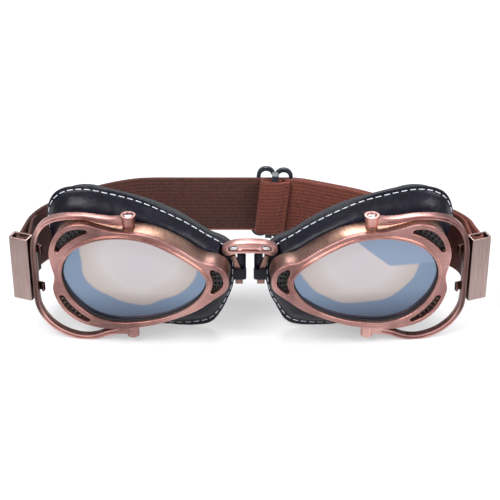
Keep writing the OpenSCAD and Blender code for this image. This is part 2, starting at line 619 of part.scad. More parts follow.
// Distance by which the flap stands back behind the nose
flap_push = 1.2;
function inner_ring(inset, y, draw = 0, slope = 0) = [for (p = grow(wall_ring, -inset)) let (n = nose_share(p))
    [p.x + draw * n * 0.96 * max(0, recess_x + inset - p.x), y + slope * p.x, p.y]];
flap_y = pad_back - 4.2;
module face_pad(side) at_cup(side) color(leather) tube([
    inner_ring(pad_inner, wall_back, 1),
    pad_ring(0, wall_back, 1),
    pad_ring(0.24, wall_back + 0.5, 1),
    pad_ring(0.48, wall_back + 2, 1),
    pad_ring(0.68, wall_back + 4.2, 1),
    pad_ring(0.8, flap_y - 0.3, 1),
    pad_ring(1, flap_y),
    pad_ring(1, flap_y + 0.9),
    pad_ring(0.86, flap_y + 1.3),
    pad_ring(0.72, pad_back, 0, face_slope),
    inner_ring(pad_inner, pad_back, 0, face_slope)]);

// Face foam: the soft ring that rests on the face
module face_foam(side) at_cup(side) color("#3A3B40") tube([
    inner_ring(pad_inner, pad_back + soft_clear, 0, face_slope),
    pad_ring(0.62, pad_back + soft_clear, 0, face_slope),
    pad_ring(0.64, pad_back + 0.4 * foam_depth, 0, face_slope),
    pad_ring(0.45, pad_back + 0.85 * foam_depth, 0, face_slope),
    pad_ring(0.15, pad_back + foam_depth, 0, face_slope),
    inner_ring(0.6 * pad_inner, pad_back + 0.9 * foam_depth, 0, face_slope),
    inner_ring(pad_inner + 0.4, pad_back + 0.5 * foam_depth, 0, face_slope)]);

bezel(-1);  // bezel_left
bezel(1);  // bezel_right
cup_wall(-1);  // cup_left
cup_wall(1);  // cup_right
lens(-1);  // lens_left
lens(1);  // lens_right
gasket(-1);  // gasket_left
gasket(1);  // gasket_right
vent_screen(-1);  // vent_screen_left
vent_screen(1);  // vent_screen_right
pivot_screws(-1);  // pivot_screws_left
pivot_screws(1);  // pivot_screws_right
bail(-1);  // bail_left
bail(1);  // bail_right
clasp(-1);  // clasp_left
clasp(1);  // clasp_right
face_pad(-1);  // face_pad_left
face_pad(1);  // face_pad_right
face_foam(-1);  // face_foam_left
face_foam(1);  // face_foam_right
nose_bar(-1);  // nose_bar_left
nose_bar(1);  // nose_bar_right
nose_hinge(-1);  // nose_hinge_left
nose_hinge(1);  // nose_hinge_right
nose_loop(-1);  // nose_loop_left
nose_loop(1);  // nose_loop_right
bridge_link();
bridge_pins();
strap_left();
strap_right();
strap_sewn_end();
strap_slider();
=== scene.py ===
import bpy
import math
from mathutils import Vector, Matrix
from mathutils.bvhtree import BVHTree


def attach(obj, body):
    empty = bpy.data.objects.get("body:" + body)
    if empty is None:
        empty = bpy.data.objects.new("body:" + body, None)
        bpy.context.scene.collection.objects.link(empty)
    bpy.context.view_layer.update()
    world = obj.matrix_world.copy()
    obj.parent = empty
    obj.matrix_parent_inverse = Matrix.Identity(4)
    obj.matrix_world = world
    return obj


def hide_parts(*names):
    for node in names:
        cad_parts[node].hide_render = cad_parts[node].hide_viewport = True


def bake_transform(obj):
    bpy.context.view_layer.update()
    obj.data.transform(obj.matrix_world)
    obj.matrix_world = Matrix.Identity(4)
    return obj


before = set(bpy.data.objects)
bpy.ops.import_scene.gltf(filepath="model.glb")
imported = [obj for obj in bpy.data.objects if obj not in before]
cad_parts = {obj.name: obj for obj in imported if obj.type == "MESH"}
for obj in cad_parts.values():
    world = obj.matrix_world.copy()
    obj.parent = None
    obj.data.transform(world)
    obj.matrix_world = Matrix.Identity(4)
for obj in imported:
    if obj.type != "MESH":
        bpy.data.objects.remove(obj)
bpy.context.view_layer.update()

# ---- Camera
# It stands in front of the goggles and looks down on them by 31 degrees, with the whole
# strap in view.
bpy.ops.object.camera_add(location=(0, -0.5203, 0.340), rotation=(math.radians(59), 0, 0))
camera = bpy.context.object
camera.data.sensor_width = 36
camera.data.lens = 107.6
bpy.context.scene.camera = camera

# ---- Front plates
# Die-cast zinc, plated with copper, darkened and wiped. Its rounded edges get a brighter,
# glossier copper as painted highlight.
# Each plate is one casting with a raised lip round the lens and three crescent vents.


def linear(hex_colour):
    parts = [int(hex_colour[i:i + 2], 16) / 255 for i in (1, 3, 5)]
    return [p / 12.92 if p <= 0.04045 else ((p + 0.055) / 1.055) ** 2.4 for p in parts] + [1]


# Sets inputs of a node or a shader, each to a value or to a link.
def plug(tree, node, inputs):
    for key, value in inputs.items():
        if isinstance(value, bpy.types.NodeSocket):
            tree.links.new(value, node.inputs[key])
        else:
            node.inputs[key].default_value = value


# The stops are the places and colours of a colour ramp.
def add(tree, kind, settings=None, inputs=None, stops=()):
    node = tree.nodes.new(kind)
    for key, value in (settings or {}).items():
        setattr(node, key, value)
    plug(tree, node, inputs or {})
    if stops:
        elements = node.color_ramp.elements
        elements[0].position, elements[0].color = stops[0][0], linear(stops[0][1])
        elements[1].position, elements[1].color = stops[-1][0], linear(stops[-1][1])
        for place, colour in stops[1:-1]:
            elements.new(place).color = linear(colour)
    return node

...

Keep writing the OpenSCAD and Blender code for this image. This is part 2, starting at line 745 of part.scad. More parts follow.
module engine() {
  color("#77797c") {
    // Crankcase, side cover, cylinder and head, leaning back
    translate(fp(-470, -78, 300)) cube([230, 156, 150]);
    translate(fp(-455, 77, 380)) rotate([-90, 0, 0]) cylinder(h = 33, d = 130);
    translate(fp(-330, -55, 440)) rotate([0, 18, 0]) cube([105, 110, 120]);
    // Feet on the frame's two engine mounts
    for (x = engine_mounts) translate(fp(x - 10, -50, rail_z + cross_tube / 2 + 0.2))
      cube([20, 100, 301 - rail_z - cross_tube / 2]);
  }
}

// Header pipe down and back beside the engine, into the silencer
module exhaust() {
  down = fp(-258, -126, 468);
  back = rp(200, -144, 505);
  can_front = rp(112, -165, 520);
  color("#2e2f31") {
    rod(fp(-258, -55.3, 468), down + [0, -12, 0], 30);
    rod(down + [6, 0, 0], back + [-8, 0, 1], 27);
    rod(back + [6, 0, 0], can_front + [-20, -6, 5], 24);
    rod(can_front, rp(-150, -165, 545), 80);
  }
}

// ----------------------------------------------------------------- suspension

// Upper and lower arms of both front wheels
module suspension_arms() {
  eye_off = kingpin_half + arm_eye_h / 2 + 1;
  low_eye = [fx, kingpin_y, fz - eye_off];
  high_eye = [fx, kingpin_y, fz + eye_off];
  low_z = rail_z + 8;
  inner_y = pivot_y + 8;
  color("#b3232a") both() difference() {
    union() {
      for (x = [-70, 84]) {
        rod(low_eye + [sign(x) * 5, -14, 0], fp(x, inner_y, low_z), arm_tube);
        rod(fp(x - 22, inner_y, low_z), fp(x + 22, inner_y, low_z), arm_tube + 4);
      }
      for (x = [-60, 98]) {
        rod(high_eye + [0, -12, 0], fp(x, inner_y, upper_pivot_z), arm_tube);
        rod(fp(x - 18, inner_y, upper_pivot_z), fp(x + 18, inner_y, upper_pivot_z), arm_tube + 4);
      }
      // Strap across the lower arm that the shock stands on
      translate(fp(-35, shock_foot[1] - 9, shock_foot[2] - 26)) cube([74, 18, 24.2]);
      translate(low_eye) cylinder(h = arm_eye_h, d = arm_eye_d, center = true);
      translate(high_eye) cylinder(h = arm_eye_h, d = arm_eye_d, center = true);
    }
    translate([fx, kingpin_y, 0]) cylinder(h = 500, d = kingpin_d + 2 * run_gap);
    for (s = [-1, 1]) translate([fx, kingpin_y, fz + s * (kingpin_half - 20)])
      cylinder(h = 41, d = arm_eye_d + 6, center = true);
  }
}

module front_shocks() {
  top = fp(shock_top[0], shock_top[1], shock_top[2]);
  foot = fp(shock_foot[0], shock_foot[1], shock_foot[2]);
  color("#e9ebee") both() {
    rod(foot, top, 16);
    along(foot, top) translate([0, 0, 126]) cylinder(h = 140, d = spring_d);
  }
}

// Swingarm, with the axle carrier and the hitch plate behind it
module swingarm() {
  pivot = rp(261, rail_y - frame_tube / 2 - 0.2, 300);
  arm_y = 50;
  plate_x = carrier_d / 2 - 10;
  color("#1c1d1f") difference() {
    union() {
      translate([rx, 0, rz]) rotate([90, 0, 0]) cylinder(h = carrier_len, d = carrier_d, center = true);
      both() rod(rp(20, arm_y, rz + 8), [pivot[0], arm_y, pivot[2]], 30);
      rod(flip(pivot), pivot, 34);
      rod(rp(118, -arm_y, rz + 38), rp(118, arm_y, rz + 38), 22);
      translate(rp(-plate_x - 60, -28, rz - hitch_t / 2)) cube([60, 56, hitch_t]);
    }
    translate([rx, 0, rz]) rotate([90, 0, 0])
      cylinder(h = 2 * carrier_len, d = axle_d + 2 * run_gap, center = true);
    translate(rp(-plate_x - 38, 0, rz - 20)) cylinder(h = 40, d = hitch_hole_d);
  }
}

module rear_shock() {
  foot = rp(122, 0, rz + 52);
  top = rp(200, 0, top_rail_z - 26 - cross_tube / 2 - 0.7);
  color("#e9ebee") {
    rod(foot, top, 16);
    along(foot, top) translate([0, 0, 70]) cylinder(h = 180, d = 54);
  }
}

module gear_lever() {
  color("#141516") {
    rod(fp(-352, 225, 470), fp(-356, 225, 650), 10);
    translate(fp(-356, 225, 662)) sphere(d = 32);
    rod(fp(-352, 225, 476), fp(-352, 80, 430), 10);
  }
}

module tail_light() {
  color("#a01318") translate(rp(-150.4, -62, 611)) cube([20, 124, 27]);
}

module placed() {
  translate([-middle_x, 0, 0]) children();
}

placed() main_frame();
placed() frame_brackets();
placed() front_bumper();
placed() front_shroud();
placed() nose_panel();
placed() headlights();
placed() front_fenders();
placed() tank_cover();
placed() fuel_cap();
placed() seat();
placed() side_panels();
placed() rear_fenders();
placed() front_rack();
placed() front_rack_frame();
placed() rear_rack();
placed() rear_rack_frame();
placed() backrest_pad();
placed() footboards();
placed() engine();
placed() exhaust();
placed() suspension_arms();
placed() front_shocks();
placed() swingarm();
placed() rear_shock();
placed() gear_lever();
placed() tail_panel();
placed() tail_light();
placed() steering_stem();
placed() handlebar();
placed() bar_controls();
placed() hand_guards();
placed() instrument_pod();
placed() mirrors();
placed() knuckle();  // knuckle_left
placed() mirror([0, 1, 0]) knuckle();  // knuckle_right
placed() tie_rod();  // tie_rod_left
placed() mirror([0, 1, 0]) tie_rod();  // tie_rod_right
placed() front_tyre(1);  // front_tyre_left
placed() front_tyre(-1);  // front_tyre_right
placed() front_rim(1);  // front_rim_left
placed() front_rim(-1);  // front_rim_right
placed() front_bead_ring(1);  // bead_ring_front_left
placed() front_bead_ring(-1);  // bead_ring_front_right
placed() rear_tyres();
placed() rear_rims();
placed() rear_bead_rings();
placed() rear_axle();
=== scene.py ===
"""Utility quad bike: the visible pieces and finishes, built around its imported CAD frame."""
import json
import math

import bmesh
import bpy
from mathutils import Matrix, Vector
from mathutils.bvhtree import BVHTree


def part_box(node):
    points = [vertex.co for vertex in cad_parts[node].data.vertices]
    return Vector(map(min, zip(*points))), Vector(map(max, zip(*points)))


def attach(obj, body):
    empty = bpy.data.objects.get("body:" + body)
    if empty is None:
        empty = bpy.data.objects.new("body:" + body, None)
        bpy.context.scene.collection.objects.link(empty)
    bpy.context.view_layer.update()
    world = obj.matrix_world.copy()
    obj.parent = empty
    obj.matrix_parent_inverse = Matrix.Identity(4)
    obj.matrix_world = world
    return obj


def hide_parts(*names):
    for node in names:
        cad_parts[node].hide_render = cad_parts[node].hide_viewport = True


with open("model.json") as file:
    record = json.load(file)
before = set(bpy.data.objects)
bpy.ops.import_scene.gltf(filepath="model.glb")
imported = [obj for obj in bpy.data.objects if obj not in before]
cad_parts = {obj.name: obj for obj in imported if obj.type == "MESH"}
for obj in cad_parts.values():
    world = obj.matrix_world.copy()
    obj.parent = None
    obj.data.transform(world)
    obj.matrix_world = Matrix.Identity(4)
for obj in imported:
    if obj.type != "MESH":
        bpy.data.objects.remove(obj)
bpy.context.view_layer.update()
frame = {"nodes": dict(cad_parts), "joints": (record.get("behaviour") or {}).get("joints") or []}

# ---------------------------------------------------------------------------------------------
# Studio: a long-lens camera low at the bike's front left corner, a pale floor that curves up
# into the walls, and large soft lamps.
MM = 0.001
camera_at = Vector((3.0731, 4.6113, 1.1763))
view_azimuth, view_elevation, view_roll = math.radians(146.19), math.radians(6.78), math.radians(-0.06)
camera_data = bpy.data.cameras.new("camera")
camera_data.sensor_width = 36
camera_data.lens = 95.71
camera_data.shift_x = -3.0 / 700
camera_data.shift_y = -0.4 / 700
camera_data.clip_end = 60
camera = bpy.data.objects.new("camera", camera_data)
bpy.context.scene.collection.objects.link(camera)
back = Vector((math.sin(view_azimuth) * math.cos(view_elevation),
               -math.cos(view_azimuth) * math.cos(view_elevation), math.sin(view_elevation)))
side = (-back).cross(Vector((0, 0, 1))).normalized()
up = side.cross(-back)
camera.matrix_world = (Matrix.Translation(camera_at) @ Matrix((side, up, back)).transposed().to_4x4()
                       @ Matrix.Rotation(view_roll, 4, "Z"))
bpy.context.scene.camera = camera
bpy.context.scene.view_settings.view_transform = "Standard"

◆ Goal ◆
Take the line containing "619 of part.scad. More parts follow." and the line containing "inner_ring(pad_inner, pad_back, 0, face_slope)]);". Write out both and all lines between, exactly, and nothing more.

◆ Result of the exercise ◆
Keep writing the OpenSCAD and Blender code for this image. This is part 2, starting at line 619 of part.scad. More parts follow.
// Distance by which the flap stands back behind the nose
flap_push = 1.2;
function inner_ring(inset, y, draw = 0, slope = 0) = [for (p = grow(wall_ring, -inset)) let (n = nose_share(p))
    [p.x + draw * n * 0.96 * max(0, recess_x + inset - p.x), y + slope * p.x, p.y]];
flap_y = pad_back - 4.2;
module face_pad(side) at_cup(side) color(leather) tube([
    inner_ring(pad_inner, wall_back, 1),
    pad_ring(0, wall_back, 1),
    pad_ring(0.24, wall_back + 0.5, 1),
    pad_ring(0.48, wall_back + 2, 1),
    pad_ring(0.68, wall_back + 4.2, 1),
    pad_ring(0.8, flap_y - 0.3, 1),
    pad_ring(1, flap_y),
    pad_ring(1, flap_y + 0.9),
    pad_ring(0.86, flap_y + 1.3),
    pad_ring(0.72, pad_back, 0, face_slope),
    inner_ring(pad_inner, pad_back, 0, face_slope)]);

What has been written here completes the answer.